Thank you all for putting this information out there. Venado is actively trying to acquire a lease from me and any information to any landowners about completion strategies I would like to inquire on further details. The Kothmann Bluejack and Willow wells are all of interest to me. Also, Percheron, Appaloosa DUC wells waiting to be completed by operator. I believe my lease has similar rock characteristics, with probable reserves in place.

I am new to the group but am happy to see there are others with interest in the area.

Have you looked on TX RRC site for completion info? That is best source and the one I would use. The Venado website may say something about completion strategy but I highly doubt it.
Yes I have been looking at the RRC for info. Grayleaf is also a nice well by Cabot. Is the lateral portion longer allowing for more stages to complete in sweet spot? How does the lower gravity oil (30-35) help with production and refining? Is this more valuable to oil?

Nicholas, Welcome to the best group on the web!! Shortly after Venado bought Cabot's leases, they invited all the land and royalty owners to a BBQ and presentation that was well attended! They introduced themselves and put on a slide show explaining their difference in drilling and fracking. I and many of the owners that I knew left very impressed. Their fracking approach was what really impressed me. Shorter but more stages and tighter frac shot that produced more web like fracking than what Cabot did on our first wells.So far we have not had any new wells drilled by Venado so I can't speak to how good they are yet but hope we get a well from them soon so I can compare the two companies! By the way, their are some very knowledgeable people in this group like Mark that are willing to share their experience with us so feel free to post any question you have! Good luck and I hope Venado pays you a fair price for your lease!!

Thanks for comments yesterday by J Crawford.

As for completion info, there is a lot of info to look at as one attempts to get a handle on just how good any particular well is as well as comparing well results.

Remember that a completion report is a "point in time" - the most important info for any well is its production history and decline over time.

Some the key factors to look at as to a completion report are the IP test info (oil, water, gas). Is well pumping or flowing during test? How much oil is reported to have been produced prior to test rate being recorded? (if minimal oil produced prior to test, it is very early in the post frac flowback and the O&G numbers will not be representative of the true rate for that well. During post frac flowback, the initial max volume of fluid will be frac fluid /. water. One has to wait until the initial flush of water dies down to see the "true" O&G rate).

Once you get past the IP info, one should be looking at the length of the treated lateral (i.e. first perf to last perf). Ideally, the longer the lateral, the better the well will be over time since more section is being opened up and frac'd. But the lateral has to in the "sweet spot" to optimize the well results (and there is no way for the casual observer to know if this is the case or not).

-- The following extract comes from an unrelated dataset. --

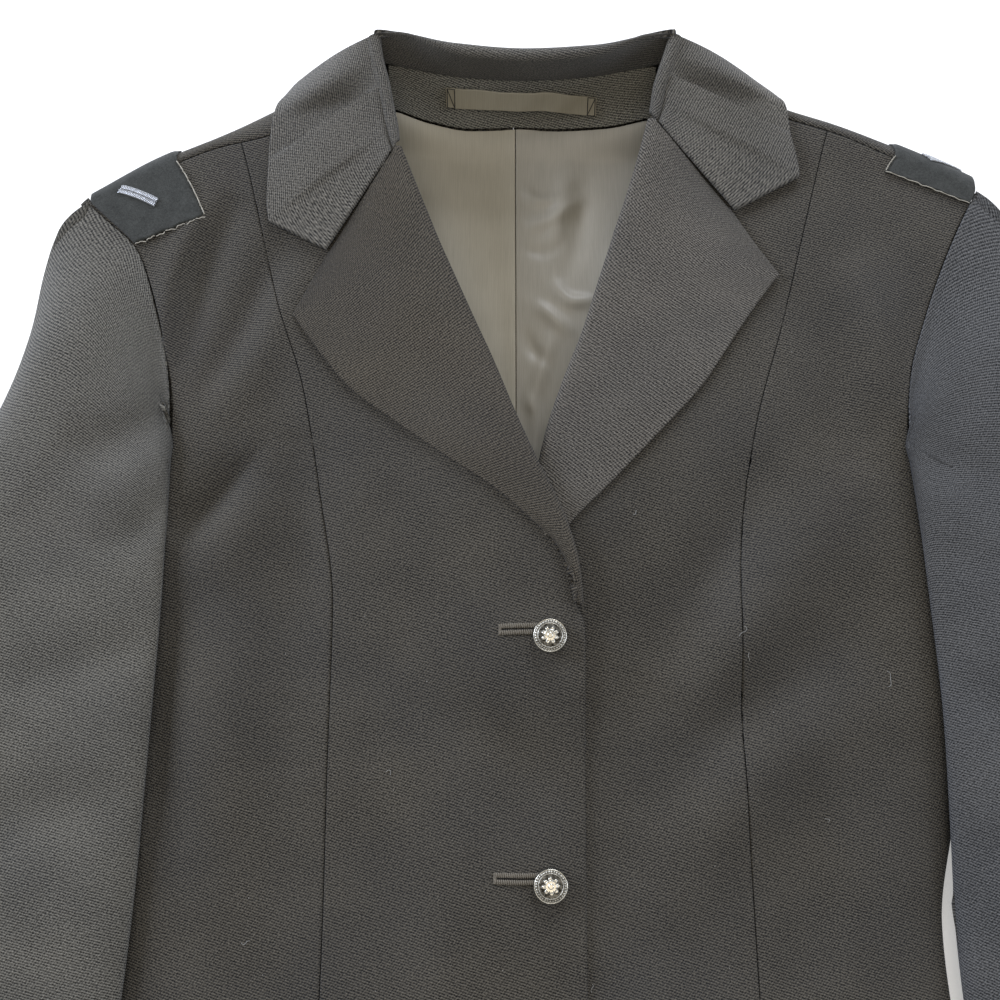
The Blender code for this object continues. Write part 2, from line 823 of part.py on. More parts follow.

The frac approach (proppant and fluid volumes, perf cluster locations, pumping pressures, etc) is also ultra important. But info like per cluster density and locations plus pumping pressures, diverter usage and other details are not made public. The proppant and fluid totals are available - but if there are posted only in Frac Focus, one needs to create a set of conversion formulas to convert the Frac Focus percentage numbers to pounds of proppant and gallons of fluid.

Lastly, a comment on oil gravity. The Cabot / Venado area has historically had low API oil gravities in the Eagle Ford - ranging from 28 / 29 to low 30's. The lower the API gravity, the more viscous and thick the oil is. And more difficult it is for that oil to move from the reservoir rock into the fracture volume that is created. API vs viscosity relationships are not one to one - a move from 33 to 32 API is not a simple one to one increase in oil thickness / it is more extreme as to this factor. One can look up viscosity changes vs Oil gravity to see these changes.

A parallel factor that impact IP results (and moving oil out of the reservoir into the fracture system) is gas presence - or GOR (gas to oil ratio). The lower the GOR, the less energy there is in the formation to help the oil move out of the rock. The Cabot / Venado area has historically been a low GOR area in the Eagle Ford - so IP rates tend to be lower as well as EUR's being lower than areas with higher GOR and higher API oils.

In summary, analyzing IP / completion reports is a bit like "CSI: Oil Field" as to what one can extract from the information that is provided.

Hope this helps a bit as to this issue of interest.